EB-5, the federal program which has become shorthand for the scandal, was created in 1990 to allow foreigners to earn green cards by investing in or loaning money to business enterprises that create U.S. jobs. As governor, Rounds championed the program.
Last fall, Democrats distributed documents showing that Joop Bollen, a state official who oversaw EB-5 in the Rounds administration, contracted with a company to help administer the program. What he didn't initially say was that he owned that company.
The sudden death later in the fall of Richard Benda, a Rounds-appointed state tourism and development secretary who promoted EB-5, thrust the circumstances surrounding the program further into the spotlight. Benda's death -- ruled by authorities to be a suicide by gunshot wound -- came as he was facing an arrest for allegedly funneling state money to himself, information that surfaced after he died. Some even questioned whether Benda was killed by someone else.
Meanwhile, Rounds recently sought to amend testimony before a state legislative panel about EB-5 after a local paper revealed a document that contained information at odds with his initial account.
In an interview with The Washington Post last week, Rounds decried the Democratic attacks against him and said he was not shying away from talking about the program, which he said had helped the state.
“We don’t mind discussing the program itself as long as the points of contention are factual in nature,” said Rounds.
Democrats have sought to link Rounds to the state officials who oversaw EB-5 -- to portray him as an enabler of individuals who sought to make money off the program, and sow doubts about it.
“I don’t think we should be selling citizenship,” Weiland said in an interview. He has proposed ending the federal program altogether.
Rounds is not the first politician to be tripped up by EB-5. Now-Virginia Gov. Terry McAuliffe (D) came under scrutiny in 2013 over questions about whether a company he started was a scheme to attract foreign investments.
The Democratic Senatorial Campaign Committee, which last week committed to spending $1 million in South Dakota, released a 30-second TV ad on Monday focused on Northern Beef Packers. The company was funded by EB-5 investments and another company that loaned it money but was exempted from state banking regulations. It declared bankruptcy in 2013.
In recent letters to state legislators, Rounds singled out Benda for blame on EB-5 problems. Schaff, the political scientist, said that while Rounds may not have had a direct hand in the way EB-5 was run on his watch, that won't spare him some political consequences.

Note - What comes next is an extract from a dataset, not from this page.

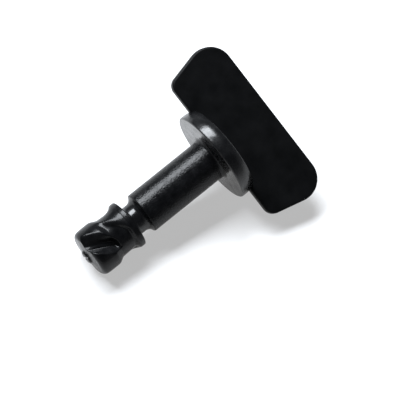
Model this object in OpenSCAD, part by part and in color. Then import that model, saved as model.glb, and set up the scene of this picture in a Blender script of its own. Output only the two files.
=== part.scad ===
// Hitch cover bolt: a quarter-turn stud with a flat thumb wing.
// It is drawn along its own axis, nose down, with the underside of the collar at
// height 0 and the wing across Y. It is then laid down the way it comes to rest,
// on the edge of the collar and the two edges of one cam channel.

/* [Collar] */
// Diameter of the collar
collar_d = 18; // [16:0.1:22]
// Height of the collar
collar_h = 3; // [2.8:0.1:4]
// Height of the straight rim, below the bevel
collar_rim = 1.8; // [1:0.1:2.2]
// How far the bevel leans in at the top
collar_bevel = 0.65; // [0.2:0.05:1]
// Radius of the rim's lower edge
collar_edge = 0.3; // [0.1:0.05:0.5]

/* [Shank] */
// Diameter of the plain shank
shank_d = 8; // [7:0.1:8.4]
// Length of the plain shank
shank_l = 16.2; // [10:0.1:30]
// Radius of the fillet under the collar
root_fillet = 0.75; // [0.2:0.05:1]

/* [Groove for the retaining washer] */
// Diameter of the groove's floor
groove_d = 5.8; // [5:0.1:6.2]
// Width of the groove, with its fillet
groove_w = 2.85; // [2.4:0.05:4]
// Radius of the groove's fillet on the shank side
groove_fillet = 1.4; // [1:0.05:1.6]
// Radius of the shank's edge at the groove
shank_edge = 0.3; // [0.1:0.05:0.4]

/* [Cam end] */
// Diameter of the ring and of the two cam teeth
cam_d = 9.4; // [9:0.1:10]
// Length of the cam end, from the ring's flat face to the nose
cam_l = 10.2; // [10:0.1:12]
// Width of the ring's straight land
ring_land = 0.95; // [0.5:0.05:1.2]
// Diameter across the two pockets behind the teeth
pocket_d = 7.9; // [7.4:0.1:8.4]
// Diameter across the channel floors at the nose
channel_d = 6.2; // [5.6:0.1:7]
// Turn of the channels, in degrees for each millimetre
channel_twist = 9; // [4:0.5:12]
// Angle of the channel's easy side
channel_run = 34; // [20:1:40]
// Angle of the channel's flat floor
channel_flat = 12; // [6:1:16]
// Angle of the channel's steep side
channel_wall = 20; // [12:1:24]

/* [Wing] */
// Width of the wing at its base
wing_base = 29.9; // [24:0.1:40]
// Slope of the wing's two short ends, outwards from base to top
wing_flare = 13.5; // [0:0.5:20]
// Height of the wing
wing_h = 12.05; // [9:0.05:20]
// Thickness of the wing
wing_t = 2; // [1.5:0.1:3]
// Depth that the wing is let into the top of the collar
wing_seat = 1; // [0.6:0.1:1.4]
// Corner radius at the base
wing_low_corner = 2; // [1:0.1:3]
// Corner radius at the top
wing_top_corner = 4.3; // [3:0.1:5]
// Radius of the wing's rounded edges
wing_edge = 0.4; // [0.1:0.05:0.6]

/* [At rest] */
// Slope of the axis when the bolt lies on a table
rest_slope = 9.82; // [0:0.01:20]
// Roll of the bolt about its axis
rest_roll = 203; // [0:0.5:360]
// Moves the box of the resting bolt over the origin, along its length
rest_x = 7.1; // [-20:0.01:20]
// Moves the box of the resting bolt over the origin, across its length
rest_y = 0; // [-20:0.01:20]

/* [Hidden] */

$fn = 96;
collar_r = collar_d / 2;
shank_r = shank_d / 2;
groove_r = groove_d / 2;
cam_r = cam_d / 2;

// Heights along the axis, all below the collar.
ring_z = -shank_l - groove_w;      // flat face of the ring
land_z = ring_z - ring_land;       // end of the ring's land
nose_z = ring_z - cam_l;           // the nose itself
tooth_z = nose_z + 4.6;            // where the crest lies at crest_angle
channel_top = nose_z + 6.8;        // where the spiral channels start
shoulder_top = nose_z + 5.85;      // where the teeth start to rise from the waist

ring_fillet = 0.25;
ring_edge = 0.2;
crest_angle = -31;                 // the start of a channel's easy side, at tooth_z
tongue_start = 80;                 // a tongue of each land runs up to the ring: where it
tongue_w = 66;                     // starts, how wide it is and how soon it drops again
tongue_drop = 34;
crest_share = 0.35;                // how deep the waist is on the tongue, as a share
slope_short = 0.85;                // slope from ring to waist, in the pockets
slope_long = 4.5;                  // and down the crest of a tongue
shoulder_h = 1.75;                 // height over which the shoulders rise
rim_w = 1.1;                       // rounded rim of the end face, across and along
rim_h = 1.5;
rim_over = 0.08;                   // how far the rim's curve starts outside the cam
face_rise = 0.65;                  // from the nose back to the edge of the end face
face_step = 0.05;                  // the end face meets the nub this far above its foot
nub_r = 1.35;                      // small nub in the middle of the end face
nub_h = 0.4;
nub_edge = 0.5;                    // how far the nub's side leans in
nub_foot = 0.4;                    // where the end face stops, outside the nub
nub_notch = 0.3;                   // depth of the notch across the nub
blend = 0.3;                       // softness of the corner where cut and limit meet
soft_share = 0.8;                  // softness of the corner between channel and pocket
skin = 0.01;                       // keeps the cam's facets just inside the ring
overlap = 0.3;                     // how far the cam reaches up into the ring
clear = 1;                         // how far cutters and loose limits stand clear

// A fillet or rounded edge: points of an arc around c.
function arc(c, r, from, to, steps = 8) =
    [for (i = [0:steps]) let (a = from + (to - from) * i / steps) c + r * [cos(a), sin(a)]];

// 0 before 0, 1 after 1, and a smooth S between.
function ease(x) = let (c = max(0, min(1, x))) c * c * (3 - 2 * c);

// The smaller or the larger of two lengths, with the corner between them rounded.
function soft_min(a, b, k) = let (h = max(k - abs(a - b), 0) / k) min(a, b) - h * h * k / 4;
function soft_max(a, b) = -soft_min(-a, -b, max(skin, soft_share * min(a, b)));

// How far the channels have turned at a height, counted from tooth_z.
function turned_by(z) = -channel_twist * (tooth_z - z);

// Angle past the start of the nearer channel. Both are alike, half a turn apart.
function past_crest(angle, z) =
    let (d = angle - crest_angle - turned_by(z)) d - 180 * floor(d / 180);

// Shape of one spiral channel across its width: 0 on the land, 1 on the floor.
function channel(a) =
    ease(a / channel_run) - ease((a - channel_run - channel_flat) / channel_wall);

// Shape of the tongue of land that runs up to the ring: 1 on its crest, 0 in the pockets.
function tongue(a) =
    max(0, min(1, (a - tongue_start) / tongue_w))
    * (1 - ease((a - tongue_start - tongue_w) / tongue_drop));

// How deep the waist is at a height, on a crest of that shape: a slope down from the ring,
// short in the pockets and long on the tongue, and a shoulder back up at the teeth.
function waist(crest, z) =
    let (run = slope_short + (slope_long - slope_short) * crest)
    (1 - (1 - crest_share) * crest * crest)
    * ease((land_z - z) / run)
    * (1 - ease((shoulder_top - z) / shoulder_h));

// Radius of the cam at an angle and height, inside an outer limit.
function cam_radius(angle, z, limit) =
    let (a = past_crest(angle, z),
         spiral = (cam_r - channel_d / 2) * channel(a) * ease((channel_top - z) / shoulder_h),
         hollow = (cam_r - pocket_d / 2) * waist(tongue(a), z))
    soft_min(cam_r - skin - soft_max(spiral, hollow), limit, blend);

// Heights and outer limits down the side, round the rim, over the end face and the nub.
rim_z = nose_z + face_rise + rim_h;
face_r = cam_r - rim_w;
side_steps = 28;
side_levels = concat([[land_z + overlap, cam_r + clear]],
    [for (i = [1:side_steps]) [land_z + (rim_z - land_z) * i / side_steps, cam_r + clear]]);
rim_levels = [for (a = [12:12:84])
    [rim_z - rim_h * sin(a), cam_r + rim_over - rim_w * (1 - cos(a))]];
face_levels = [for (i = [0:3])
    [nose_z + face_rise - (face_rise - nub_h - face_step) * i / 3,
     face_r + (nub_r + nub_foot - face_r) * i / 3]];
nub_levels = [for (a = [0:22.5:67.5])
    [nose_z + nub_h * (1 - sin(a)), nub_r - nub_edge * (1 - cos(a))]];

// A closed skin over rings of points, from the top ring to the bottom one.
module lofted(rings) {
    n = len(rings[0]);
    last = len(rings) - 1;
    polyhedron(
        points = [for (ring = rings) each ring],
        faces = concat(
            [[for (i = [n - 1:-1:0]) i]],
            [for (j = [0:last - 1], i = [0:n - 1])
                let (k = (i + 1) % n) each [[j * n + i, (j + 1) * n + k, (j + 1) * n + i],
                                            [j * n + i, j * n + k, (j + 1) * n + k]]],
            [[for (i = [0:n - 1]) last * n + i]]));
}

// The two teeth, the spiral channels between them and the pockets behind them. The
// rings of points turn with the channels, so that the steep walls come out clean.
module cam() {
    sides = 72;
    lofted([for (level = concat(side_levels, rim_levels, face_levels, nub_levels))
        let (z = level[0])
        [for (i = [0:sides - 1])
            let (a = 360 * i / sides + turned_by(z), r = cam_radius(a, z, level[1]))
            [r * cos(a), r * sin(a), z]]]);
}

// The shank's rounded edge runs straight into the groove's fillet: the middle of that
// fillet, and the line from it to the middle of the edge's arc.
neck_z = -shank_l - groove_fillet;
neck_reach = groove_fillet + shank_edge;
neck_turn = acos((groove_r + groove_fillet - shank_r + shank_edge) / neck_reach);

// Collar, shank, groove and ring, turned in one profile.
module turned() {
    rotate_extrude()
        polygon(concat(
            [[0, collar_h], [collar_r - collar_bevel, collar_h], [collar_r, collar_rim]],
            arc([collar_r - collar_edge, collar_edge], collar_edge, 0, -90),
            arc([shank_r + root_fillet, -root_fillet], root_fillet, 90, 180),
            arc([shank_r - shank_edge, neck_z + neck_reach * sin(neck_turn)],
                shank_edge, 0, -neck_turn, 4),
            arc([groove_r + groove_fillet, neck_z], groove_fillet, 180 - neck_turn, 180),
            arc([groove_r + ring_fillet, ring_z + ring_fillet], ring_fillet, 180, 270, 4),
            arc([cam_r - ring_edge, ring_z - ring_edge], ring_edge, 90, 0, 4),
            [[cam_r, land_z], [0, land_z]]));
}

module stud() {
    color([0.06, 0.06, 0.065])
    at_rest()
    difference() {
        union() {
            turned();
            cam();
        }
        // The slot that the wing is set in.
        translate([-wing_t / 2, -collar_r - clear, collar_h - wing_seat])
            cube([wing_t, collar_d + 2 * clear, wing_seat + clear]);
        // The notch across the nub, from one channel's mouth to the other's.
        translate([0, 0, nose_z]) rotate([45, 0, 0])
            cube([collar_d, nub_notch * sqrt(2), nub_notch * sqrt(2)], center = true);
    }
}

// Half of the wing's outline, drawn as a sheet: width along X, height along Y.
module wing_outline() {
    lean = tan(wing_flare);
    half = wing_base / 2;
    hull()
        for (side = [-1, 1]) {
            low_x = half + lean * wing_low_corner - wing_low_corner / cos(wing_flare);
            top_x = half + lean * (wing_h - wing_top_corner) - wing_top_corner / cos(wing_flare);
            translate([side * low_x, wing_low_corner]) circle(wing_low_corner, $fn = 40);
            translate([side * top_x, wing_h - wing_top_corner]) circle(wing_top_corner, $fn = 64);
        }
}

// The stamped plate, with its edges rounded on both faces.
module wing() {
    steps = 3;
    color([0.04, 0.04, 0.043])
    at_rest()
    translate([0, 0, collar_h - wing_seat])
    rotate([90, 0, 90])
    hull()
        for (i = [0:steps]) {
            a = 90 * i / steps;
            thick = wing_t - 2 * wing_edge * (1 - sin(a));
            translate([0, 0, -thick / 2])
                linear_extrude(thick) offset(delta = -wing_edge * (1 - cos(a))) wing_outline();
        }
}

// Lays the bolt on the table: the rim of the collar and the cam end touch height 0.
module at_rest() {
    rise = (collar_r - collar_edge) * cos(rest_slope) - collar_edge * sin(rest_slope) + collar_edge;
    translate([rest_x, rest_y, rise])
        rotate([0, 90 - rest_slope, 0])
            rotate([0, 0, rest_roll])
                children();
}

stud();
wing();
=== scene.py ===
# %% [markdown]
# # A hitch cover bolt in black coat
#
# This lesson dresses a quarter-turn bolt: a forged stud with a collar, a plain shank, a washer
# groove and a spiral cam end, and a stamped thumb wing set across the collar's top. The packed
# model gives the place and the size of both. Blender makes finer meshes and the finish.

# %% Load the frame
import math

import bmesh
import bpy
from mathutils import Matrix, Vector


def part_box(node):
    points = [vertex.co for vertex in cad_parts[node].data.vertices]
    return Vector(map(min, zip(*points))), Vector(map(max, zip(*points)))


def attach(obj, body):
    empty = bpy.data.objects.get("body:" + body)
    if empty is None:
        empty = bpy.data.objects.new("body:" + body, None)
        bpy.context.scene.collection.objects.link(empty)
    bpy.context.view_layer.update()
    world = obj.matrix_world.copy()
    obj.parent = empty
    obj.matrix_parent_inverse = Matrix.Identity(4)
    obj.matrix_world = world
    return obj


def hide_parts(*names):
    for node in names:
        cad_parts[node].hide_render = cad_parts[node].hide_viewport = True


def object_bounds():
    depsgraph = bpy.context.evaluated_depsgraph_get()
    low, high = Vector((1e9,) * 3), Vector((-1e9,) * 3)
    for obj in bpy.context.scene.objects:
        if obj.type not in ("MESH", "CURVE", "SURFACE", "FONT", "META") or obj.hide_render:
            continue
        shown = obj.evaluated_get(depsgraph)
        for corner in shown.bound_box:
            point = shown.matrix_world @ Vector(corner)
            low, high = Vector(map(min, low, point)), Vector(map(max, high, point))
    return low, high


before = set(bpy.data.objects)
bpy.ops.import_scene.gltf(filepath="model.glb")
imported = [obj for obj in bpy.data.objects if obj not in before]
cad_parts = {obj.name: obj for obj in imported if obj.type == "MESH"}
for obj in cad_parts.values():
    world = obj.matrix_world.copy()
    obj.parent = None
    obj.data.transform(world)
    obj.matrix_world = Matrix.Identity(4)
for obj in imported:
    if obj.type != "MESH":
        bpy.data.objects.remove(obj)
cad_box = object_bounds()
cad_sides = [round(1000 * side, 2) for side in cad_box[1] - cad_box[0]]
print("nodes:", sorted(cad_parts), "| box in mm:", cad_sides)

# %% [markdown]
# ## Sizes
# The bolt is drawn upright in its own frame, nose down, with the underside of the collar at
# height 0. These are the driving sizes of the construction, in millimetres. Only a few edges
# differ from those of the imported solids, and they have a line of their own. A lesson could also
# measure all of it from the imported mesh, but named sizes say what each one is for, and a later
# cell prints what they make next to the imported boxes.

# %% Driving sizes, in millimetres and degrees
MM = 0.001
COLLAR_R, COLLAR_H, COLLAR_RIM, COLLAR_BEVEL, COLLAR_EDGE = 9.0, 3.0, 1.8, 0.65, 0.3
SHANK_R, SHANK_L, ROOT_FILLET = 4.0, 16.2, 0.75
GROOVE_R, GROOVE_W = 2.9, 2.85
CAM_R, CAM_L, RING_LAND, RING_EDGE = 4.7, 10.2, 0.95, 0.2
POCKET_R, CHANNEL_R = 3.95, 3.1
TOOTH_RISE, CHANNEL_RISE, SHOULDER_RISE = 4.6, 6.8, 5.85
CHANNEL_TWIST, CHANNEL_RUN, CHANNEL_FLAT, CHANNEL_WALL = 9.0, 34.0, 12.0, 20.0
WING_BASE, WING_H, WING_T, WING_SEAT, WING_FLARE = 29.9, 12.05, 2.0, 1.0, 13.5
WING_LOW_CORNER, WING_TOP_CORNER, WING_EDGE = 2.0, 4.3, 0.4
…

“It would be the equivalent to saying that Barack Obama really should have known what happened at the Cincinnati IRS office," said Schaff, referencing the IRS scandal in which the agency was accused of targeting conservative groups for extra scrutiny. "Barack Obama doesn’t do that nor does the governor of South Dakota. But that doesn’t turn into an effective sound bite.”
Two public polls out in recent weeks have shown Rounds leading, but narrowly. In addition to the DSCC, several other Democratic or Weiland-aligned groups have vowed to weigh in during the race's final three weeks. Every Voice Action, a pro-Weiland super PAC, has already launched TV spots attacking Rounds over EB-5.
Republicans have signaled a more aggressive approach is coming to combat the Democratic attacks. The National Republican Senatorial Committee launched an ad Tuesday hitting Pressler and Weiland. Rounds has started airing ads in recent days distinguishing himself from his two opponents, whom he links to President Obama and his policies. He also recently released another ad defending himself on EB-5.
“Democrats have had their fun with EB-5,” said Dick Wadhams, a consultant to the state Republican Party.
But the story continues to dominate local media coverage, grabbing front pages in the state over the weekend.
All three major candidates face big challenges in the home stretch. Weiland, a former Tom Daschle aide who was not a top recruit, is still trying to build name recognition. Pressler is trying to spring an upset with a bare-bones campaign. Rounds, while battling EB-5 scrutiny, says he is focused on retail politicking. He used a football metaphor to describe his approach.
“We’re trying to see as many people as possible on a face to face basis," said Rounds. "That’s just blocking and tackling."